[start of Input rows]

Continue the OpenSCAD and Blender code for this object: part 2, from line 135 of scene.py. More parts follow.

[end of Input rows]
[start of Input rows]

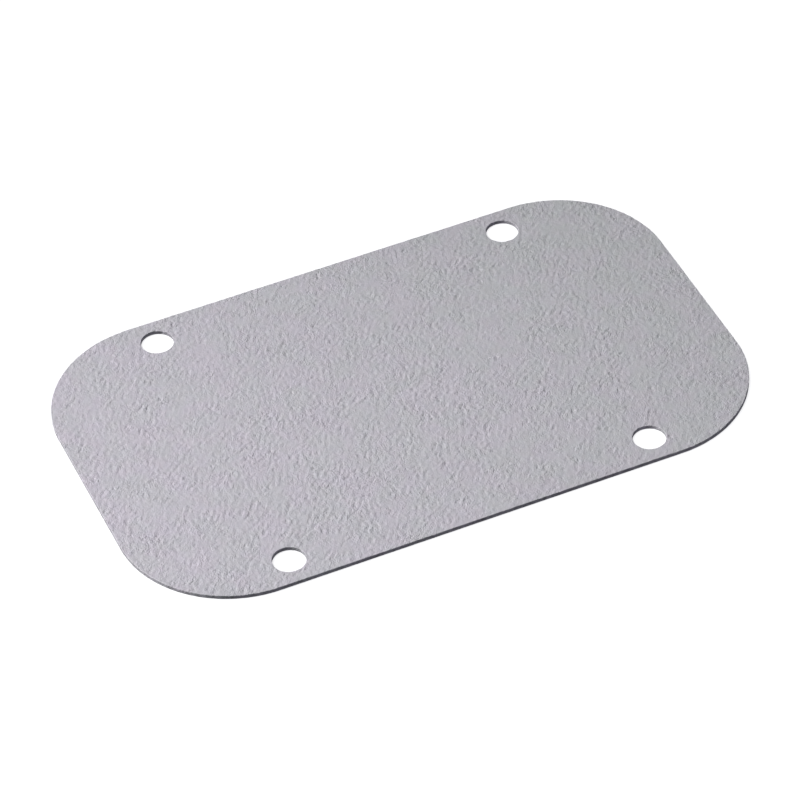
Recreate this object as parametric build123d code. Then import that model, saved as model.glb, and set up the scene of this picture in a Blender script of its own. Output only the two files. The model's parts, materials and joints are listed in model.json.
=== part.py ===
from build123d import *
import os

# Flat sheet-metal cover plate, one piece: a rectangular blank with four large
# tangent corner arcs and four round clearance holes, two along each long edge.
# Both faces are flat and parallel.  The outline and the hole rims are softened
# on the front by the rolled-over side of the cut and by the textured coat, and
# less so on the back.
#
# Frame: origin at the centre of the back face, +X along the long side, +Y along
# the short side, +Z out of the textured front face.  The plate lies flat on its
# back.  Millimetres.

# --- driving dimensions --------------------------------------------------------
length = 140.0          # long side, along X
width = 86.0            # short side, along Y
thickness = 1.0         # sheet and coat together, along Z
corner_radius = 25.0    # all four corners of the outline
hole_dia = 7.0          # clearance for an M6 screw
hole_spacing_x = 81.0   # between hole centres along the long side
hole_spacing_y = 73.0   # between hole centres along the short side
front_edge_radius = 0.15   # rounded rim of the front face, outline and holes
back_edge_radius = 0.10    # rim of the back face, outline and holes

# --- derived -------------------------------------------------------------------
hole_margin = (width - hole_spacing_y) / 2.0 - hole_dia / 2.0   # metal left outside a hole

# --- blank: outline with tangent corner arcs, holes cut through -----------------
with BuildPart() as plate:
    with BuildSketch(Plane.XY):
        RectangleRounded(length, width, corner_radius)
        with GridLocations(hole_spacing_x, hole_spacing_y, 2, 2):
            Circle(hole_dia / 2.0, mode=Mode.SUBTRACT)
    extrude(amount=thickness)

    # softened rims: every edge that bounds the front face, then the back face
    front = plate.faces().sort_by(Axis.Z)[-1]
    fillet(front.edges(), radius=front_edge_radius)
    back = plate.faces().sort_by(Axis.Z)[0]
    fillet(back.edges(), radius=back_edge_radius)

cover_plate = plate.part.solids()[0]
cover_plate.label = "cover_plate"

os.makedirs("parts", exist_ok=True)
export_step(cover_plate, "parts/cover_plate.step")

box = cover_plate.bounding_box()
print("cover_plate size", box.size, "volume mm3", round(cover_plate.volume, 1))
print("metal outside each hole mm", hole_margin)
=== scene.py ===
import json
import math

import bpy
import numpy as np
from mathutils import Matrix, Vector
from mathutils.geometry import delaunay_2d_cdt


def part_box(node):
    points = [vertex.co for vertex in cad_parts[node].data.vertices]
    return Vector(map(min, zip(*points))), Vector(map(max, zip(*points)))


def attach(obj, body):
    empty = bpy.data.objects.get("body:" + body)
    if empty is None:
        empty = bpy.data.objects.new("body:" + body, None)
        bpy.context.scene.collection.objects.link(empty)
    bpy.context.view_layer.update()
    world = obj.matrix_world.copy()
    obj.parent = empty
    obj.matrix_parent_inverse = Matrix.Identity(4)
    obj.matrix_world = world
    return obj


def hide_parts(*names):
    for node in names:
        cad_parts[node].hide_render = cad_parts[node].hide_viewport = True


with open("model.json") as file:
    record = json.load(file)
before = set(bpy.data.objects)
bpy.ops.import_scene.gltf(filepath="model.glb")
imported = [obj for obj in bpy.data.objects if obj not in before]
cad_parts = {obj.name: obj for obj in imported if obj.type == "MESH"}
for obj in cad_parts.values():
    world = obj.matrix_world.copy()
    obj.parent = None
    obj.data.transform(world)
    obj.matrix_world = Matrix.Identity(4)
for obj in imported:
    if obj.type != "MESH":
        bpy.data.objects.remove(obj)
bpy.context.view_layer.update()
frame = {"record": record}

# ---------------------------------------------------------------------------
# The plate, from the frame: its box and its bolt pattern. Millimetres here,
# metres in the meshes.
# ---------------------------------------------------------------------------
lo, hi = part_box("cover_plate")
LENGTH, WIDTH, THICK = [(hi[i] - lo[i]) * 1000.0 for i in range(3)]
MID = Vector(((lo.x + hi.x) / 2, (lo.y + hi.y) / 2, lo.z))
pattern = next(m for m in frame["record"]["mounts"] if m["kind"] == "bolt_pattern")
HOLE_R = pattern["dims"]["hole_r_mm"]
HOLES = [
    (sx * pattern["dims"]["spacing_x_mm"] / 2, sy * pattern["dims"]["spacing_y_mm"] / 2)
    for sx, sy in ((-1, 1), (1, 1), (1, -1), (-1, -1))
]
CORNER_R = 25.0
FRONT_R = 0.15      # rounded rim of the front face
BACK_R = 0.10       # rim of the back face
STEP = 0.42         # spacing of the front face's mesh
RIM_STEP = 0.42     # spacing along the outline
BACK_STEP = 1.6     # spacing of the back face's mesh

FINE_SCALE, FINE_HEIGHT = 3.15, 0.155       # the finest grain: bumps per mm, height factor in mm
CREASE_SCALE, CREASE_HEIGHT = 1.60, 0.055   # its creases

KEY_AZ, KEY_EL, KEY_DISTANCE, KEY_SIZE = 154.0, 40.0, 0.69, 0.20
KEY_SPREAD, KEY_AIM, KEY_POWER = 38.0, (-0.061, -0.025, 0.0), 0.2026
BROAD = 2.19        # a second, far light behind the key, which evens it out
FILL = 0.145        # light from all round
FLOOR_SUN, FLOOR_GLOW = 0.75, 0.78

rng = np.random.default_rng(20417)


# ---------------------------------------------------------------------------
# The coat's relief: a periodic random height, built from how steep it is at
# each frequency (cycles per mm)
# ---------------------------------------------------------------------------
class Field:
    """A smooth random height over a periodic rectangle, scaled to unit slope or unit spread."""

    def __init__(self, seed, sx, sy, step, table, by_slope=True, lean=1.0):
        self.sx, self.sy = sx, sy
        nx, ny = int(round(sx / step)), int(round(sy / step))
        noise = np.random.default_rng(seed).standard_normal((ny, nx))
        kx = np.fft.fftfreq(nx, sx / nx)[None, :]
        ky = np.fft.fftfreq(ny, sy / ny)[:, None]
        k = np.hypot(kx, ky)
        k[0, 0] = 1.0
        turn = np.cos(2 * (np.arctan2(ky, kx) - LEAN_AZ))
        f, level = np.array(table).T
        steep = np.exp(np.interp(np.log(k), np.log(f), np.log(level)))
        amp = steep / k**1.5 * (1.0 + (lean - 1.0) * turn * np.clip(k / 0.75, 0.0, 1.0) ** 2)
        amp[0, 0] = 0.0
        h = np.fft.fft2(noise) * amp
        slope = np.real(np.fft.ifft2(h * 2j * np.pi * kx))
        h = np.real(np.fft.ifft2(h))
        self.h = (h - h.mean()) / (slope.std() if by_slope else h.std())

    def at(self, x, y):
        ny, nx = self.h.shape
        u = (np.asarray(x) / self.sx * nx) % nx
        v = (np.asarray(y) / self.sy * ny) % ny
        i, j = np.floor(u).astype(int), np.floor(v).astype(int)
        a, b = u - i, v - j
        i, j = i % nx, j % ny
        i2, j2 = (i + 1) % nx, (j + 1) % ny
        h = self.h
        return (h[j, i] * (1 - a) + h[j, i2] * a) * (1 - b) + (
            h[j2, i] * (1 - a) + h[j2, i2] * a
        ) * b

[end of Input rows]

[What you should do]
Using the entries above, repeat only the lines from the one containing "cover_plate = plate.part.solids()[0]" through the one containing "before = set(bpy.data.objects)", end lines included.

[Response to the task]
cover_plate = plate.part.solids()[0]
cover_plate.label = "cover_plate"

os.makedirs("parts", exist_ok=True)
export_step(cover_plate, "parts/cover_plate.step")

box = cover_plate.bounding_box()
print("cover_plate size", box.size, "volume mm3", round(cover_plate.volume, 1))
print("metal outside each hole mm", hole_margin)
=== scene.py ===
import json
import math

import bpy
import numpy as np
from mathutils import Matrix, Vector
from mathutils.geometry import delaunay_2d_cdt


def part_box(node):
    points = [vertex.co for vertex in cad_parts[node].data.vertices]
    return Vector(map(min, zip(*points))), Vector(map(max, zip(*points)))


def attach(obj, body):
    empty = bpy.data.objects.get("body:" + body)
    if empty is None:
        empty = bpy.data.objects.new("body:" + body, None)
        bpy.context.scene.collection.objects.link(empty)
    bpy.context.view_layer.update()
    world = obj.matrix_world.copy()
    obj.parent = empty
    obj.matrix_parent_inverse = Matrix.Identity(4)
    obj.matrix_world = world
    return obj


def hide_parts(*names):
    for node in names:
        cad_parts[node].hide_render = cad_parts[node].hide_viewport = True


with open("model.json") as file:
    record = json.load(file)
before = set(bpy.data.objects)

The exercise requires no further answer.